Periodicamente, in specie ogni volta che il Governo annuncia riforme importanti, si ritorna a parlare di Pensioni. Dopo l'entrata in vigore della Riforma Monti-Fornero, difatti,si spera sempre che una nuova normativa introduca regole meno stringenti per potersi collocare a riposo, ma, sinora, complice il profondo rosso delle casse Inps, nulla è stato migliorato, né si prevedono, a breve, condizioni più favorevoli.

Tuttavia, non dobbiamo dimenticare che un mezzo, per poter fruire del pensionamento anticipato, ancora "resiste",ed è la famosa opzione per il trattamento contributivo, introdotta dalla Legge 243/2004, detta Opzione Donna: possono usufruire di tale regime le donne con 57 anni più 3 mesi d'età (58+3 se lavoratrici autonome) e 35 anni di contributi, optando per la liquidazione dell'intera pensione con il trattamento contributivo, maggiormente penalizzante rispetto al retributivo.

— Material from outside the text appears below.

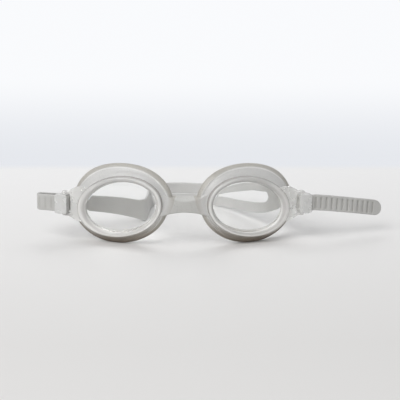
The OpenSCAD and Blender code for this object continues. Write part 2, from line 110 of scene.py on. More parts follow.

L'Inps, con le circolari 35 e 37/2012, ha illegittimamente limitato la fruizione del trattamento a chi abbia maturato i requisiti entro dicembre 2014, se lavoratrici dipendenti, ed entro giugno 2014, se autonome, per effetto dell'applicazione della finestra mobile di 12 mesi per le prime, e di 18 per le seconde.

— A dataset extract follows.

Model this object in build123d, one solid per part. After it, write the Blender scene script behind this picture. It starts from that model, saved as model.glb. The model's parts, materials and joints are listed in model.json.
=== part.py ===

Con la Risoluzione della XI Commissione parlamentare n.7-00159, del novembre 2013, e con Atto della Camera C9/00224, di luglio 2014, è stato impegnato il Governo ad assicurare la revisione delle suddette circolari dell'Istituto, in quanto in palese contrasto, sia con l'art.1 comma 9 della legge 243/2004, che con l'art. 24 comma 14, del decreto legge n. 201 del 6 dicembre 2011, (convertito con legge n.

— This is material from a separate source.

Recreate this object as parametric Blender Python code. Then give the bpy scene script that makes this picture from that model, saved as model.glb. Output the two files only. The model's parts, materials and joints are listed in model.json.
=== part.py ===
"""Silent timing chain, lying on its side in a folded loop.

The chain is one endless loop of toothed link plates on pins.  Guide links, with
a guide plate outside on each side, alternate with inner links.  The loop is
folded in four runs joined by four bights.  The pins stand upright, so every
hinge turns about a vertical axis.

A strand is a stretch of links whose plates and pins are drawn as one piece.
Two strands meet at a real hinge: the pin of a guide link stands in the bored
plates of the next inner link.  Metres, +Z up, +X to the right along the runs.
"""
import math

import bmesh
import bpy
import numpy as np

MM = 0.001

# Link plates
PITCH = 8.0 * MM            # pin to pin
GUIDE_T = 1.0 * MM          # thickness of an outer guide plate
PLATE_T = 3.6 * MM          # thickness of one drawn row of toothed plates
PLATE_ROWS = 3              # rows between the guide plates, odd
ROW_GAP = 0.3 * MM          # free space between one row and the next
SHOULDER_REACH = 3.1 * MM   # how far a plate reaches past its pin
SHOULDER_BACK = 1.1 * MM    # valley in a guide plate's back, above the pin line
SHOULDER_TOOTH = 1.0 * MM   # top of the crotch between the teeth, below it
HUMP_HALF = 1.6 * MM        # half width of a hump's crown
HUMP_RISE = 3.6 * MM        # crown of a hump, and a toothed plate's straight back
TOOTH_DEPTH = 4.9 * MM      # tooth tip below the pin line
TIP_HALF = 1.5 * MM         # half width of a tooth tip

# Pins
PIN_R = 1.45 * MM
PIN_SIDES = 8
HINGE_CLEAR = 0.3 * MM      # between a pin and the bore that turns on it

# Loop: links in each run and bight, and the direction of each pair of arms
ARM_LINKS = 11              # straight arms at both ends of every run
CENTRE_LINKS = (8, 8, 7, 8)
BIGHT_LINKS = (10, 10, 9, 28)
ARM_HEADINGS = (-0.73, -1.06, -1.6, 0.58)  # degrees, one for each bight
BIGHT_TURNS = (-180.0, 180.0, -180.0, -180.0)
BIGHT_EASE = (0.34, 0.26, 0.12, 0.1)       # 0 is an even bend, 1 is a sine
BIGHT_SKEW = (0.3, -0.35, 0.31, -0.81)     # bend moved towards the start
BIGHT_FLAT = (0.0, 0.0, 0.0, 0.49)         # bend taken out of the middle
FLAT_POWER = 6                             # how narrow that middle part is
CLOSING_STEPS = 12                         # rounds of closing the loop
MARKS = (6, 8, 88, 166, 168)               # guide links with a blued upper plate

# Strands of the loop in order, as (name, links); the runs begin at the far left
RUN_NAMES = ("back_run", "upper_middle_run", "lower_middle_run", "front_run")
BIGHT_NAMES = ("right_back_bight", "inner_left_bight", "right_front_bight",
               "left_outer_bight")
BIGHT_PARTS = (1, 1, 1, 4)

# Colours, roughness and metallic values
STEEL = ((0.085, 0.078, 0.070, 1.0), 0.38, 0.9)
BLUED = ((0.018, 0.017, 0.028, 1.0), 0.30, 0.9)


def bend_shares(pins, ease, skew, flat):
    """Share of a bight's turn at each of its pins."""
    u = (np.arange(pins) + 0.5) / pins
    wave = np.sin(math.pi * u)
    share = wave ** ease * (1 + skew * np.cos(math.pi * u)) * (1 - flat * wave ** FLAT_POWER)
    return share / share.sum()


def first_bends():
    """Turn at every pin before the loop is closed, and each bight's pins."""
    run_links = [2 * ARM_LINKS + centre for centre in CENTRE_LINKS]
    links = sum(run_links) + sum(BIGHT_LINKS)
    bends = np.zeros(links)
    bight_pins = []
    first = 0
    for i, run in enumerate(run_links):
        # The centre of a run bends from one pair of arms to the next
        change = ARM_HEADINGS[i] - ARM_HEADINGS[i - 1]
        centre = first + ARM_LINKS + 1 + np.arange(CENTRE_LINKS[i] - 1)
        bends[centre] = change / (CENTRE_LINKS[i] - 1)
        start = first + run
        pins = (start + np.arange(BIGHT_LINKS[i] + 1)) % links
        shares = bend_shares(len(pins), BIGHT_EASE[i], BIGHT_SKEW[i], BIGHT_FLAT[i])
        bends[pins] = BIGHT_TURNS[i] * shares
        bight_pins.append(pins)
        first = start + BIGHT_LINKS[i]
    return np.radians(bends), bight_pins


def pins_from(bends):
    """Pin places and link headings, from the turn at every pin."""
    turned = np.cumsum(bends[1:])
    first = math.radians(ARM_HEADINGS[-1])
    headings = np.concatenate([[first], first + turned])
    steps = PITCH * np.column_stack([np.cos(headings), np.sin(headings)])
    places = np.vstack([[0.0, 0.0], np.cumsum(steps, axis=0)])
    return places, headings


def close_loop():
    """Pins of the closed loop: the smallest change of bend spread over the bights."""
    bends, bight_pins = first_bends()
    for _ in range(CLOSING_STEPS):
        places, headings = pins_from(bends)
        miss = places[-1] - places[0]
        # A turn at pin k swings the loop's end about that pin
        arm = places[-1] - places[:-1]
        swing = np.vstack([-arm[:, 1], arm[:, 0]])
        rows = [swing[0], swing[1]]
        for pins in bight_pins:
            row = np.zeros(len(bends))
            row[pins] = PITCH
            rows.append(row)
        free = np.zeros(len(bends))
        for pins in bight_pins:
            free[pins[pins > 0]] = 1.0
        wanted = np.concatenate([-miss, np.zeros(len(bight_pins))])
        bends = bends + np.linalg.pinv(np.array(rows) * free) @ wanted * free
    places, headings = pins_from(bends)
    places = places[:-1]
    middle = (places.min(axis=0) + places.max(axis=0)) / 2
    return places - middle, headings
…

214 del 2011 ). In pratica, le norme affermano che sia sufficiente maturare il requisito dei 35 anni di contribuzione , oltre all'età (la quale, tra l'altro, non deve essere incrementata di 3 mesi, in quanto nessun legame è previsto dalle leggi con la speranza di vita), entro il 31.12.2015, per potersi pensionare con l'Opzione.

L'Inps, dal canto suo, non solo non ha modificato le sue statuizioni, ma, dalle numerose segnalazioni pervenuteci, in molte sedi nega l'accoglimento della domanda anche per chi possiede i requisiti prescritti dalle circolari stesse, sia per la scarsa conoscenza dell'argomento da parte di vari impiegati,sia per l'atteggiamento ostruzionistico dell'Ente nei confronti di detto regime.

Naturalmente, in tutta Italia, comitati ed associazioni sono sul piede di guerra, e si prevede un'ondata di class action e ricorsi.

Le azioni, peraltro, non riguarderanno solo la restrizione dei termini, ma altresì la restrizione di genere: non dobbiamo dimenticare la sentenza della Corte di Giustizia Europea del 18/11/2010 N. C-356/09 "Parità uomo-donna sull'età  pensionabile" , per la quale la UE ha già avviato una procedura d'infrazione.

Sulla base della statuizione, anche gli uomini hanno diritto a fruire dell'opzione contributiva, configurandosi, altrimenti, una disparità di trattamento. 

Si prospettano, dunque, dei mesi all'insegna della lotta legale ed una pioggia di cause, qualora l'Inps non decida di rivedere le proprie posizioni: pur essendo vero, difatti, che l'Opzione comporta una riduzione dell'assegno pensionistico non indifferente, è altresì vero che, per molti (chi rischia di perdere il lavoro, chi ha problemi di salute, chi familiari), costituisce l'unica alternativa possibile, dunque l'illegittima preclusione rappresenta un danno gravissimo.